Pada aplikasi dating, para pencari jodoh bisa memberi daya tarik mereka melalui tampilan visual. Hal ini sudah cukup menjadi modal untuk membuat seseorang tertarik, berbagi obrolan, bahkan menjadi cinta. Ada banyak pilihan di sana, memilih jodoh pun terasa seperti saat kita memilih outfit, tinggal cari yang pas saja.

Aplikasi dating pun semakin menjamur, ada Tinder yang cukup populer di Indonesia, Bumble yang menawarkan konsep perempuan sebagai pemegang kendali, OkCupid yang sudah berkibar sejak 2010, dan masih banyak lagi. Semuanya memberi peluang bagi para single untuk menemukan pasangannya, cepat atau lambat, berakhir jadian atau berakhir tanpa kabar alias ghosting.

Yap, istilah ghosting yang sangat fenomenal di kalangan muda-mudi masa kini. Sebuah tindakan memutus komunikasi secara tiba-tiba tanpa ada pemberitahuan atau penjelasan. Istilah muda mudi sekarang sih “Ditinggal pas lagi sayang-sayangnya”. Pelaku ghosting bisa laki-laki ataupun perempuan. Dampaknya sudah tentu menyiksa perasaan.

Bayang-bayang ghosting pun menjadi momok yang cukup menakutkan bagi para pencari jodoh di aplikasi dating. Apa sih yang menyebabkan seseorang melakukan ghosting?

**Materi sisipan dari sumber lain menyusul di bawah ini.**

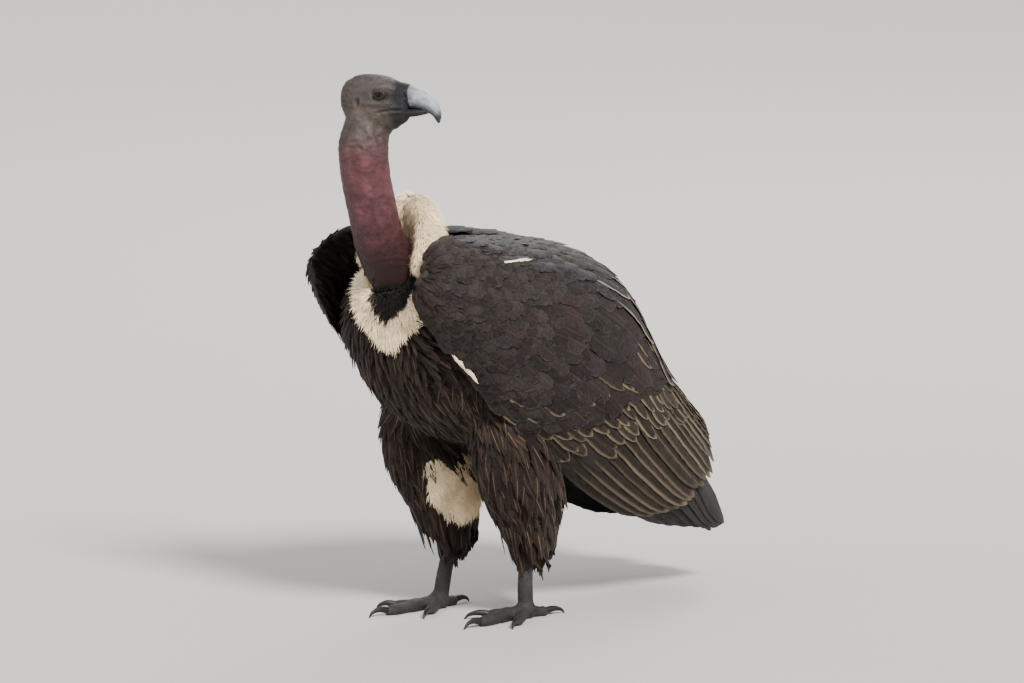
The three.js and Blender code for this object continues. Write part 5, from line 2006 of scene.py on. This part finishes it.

Lex dePraxis, founder @kelascintacom membeberkan sebuah penemuannya tentang ghosting. “Seorang Gili Freedman menemukan, ada dua gaya atau mindset orang ketika menjalani hubungan. Pertama, orang-orang yang menganggap hubungan itu sebagai jodoh, sudah diatur, sudah destiny. Jadi orang-orang yang menganggap hubungan itu sebagai suatu jodoh, sudah diatur, sudah soulmate, sudah harus begitu, mereka adalah orang-orang yang cenderung melakukan ghosting“, ujarnya dalam sebuah video IGTV @kelascintacom.

“Kelompok kedua, orang-orang yang menganggap hubungan itu bukan sebagai jodoh atau sudah diatur, atau sebagai sebuah setingan alam. Jadi mereka menganggap hubungan itu sebagai kesempatan bertumbuh. Artinya dia mencari rekan atau partner. Orang-orang ini lebih kecil kemungkinan dan intensinya untuk melakukan ghosting“, tambah Coach Lex kemudian.

Sekarang pilihannya, kita mau mencari jodoh atau partner hidup?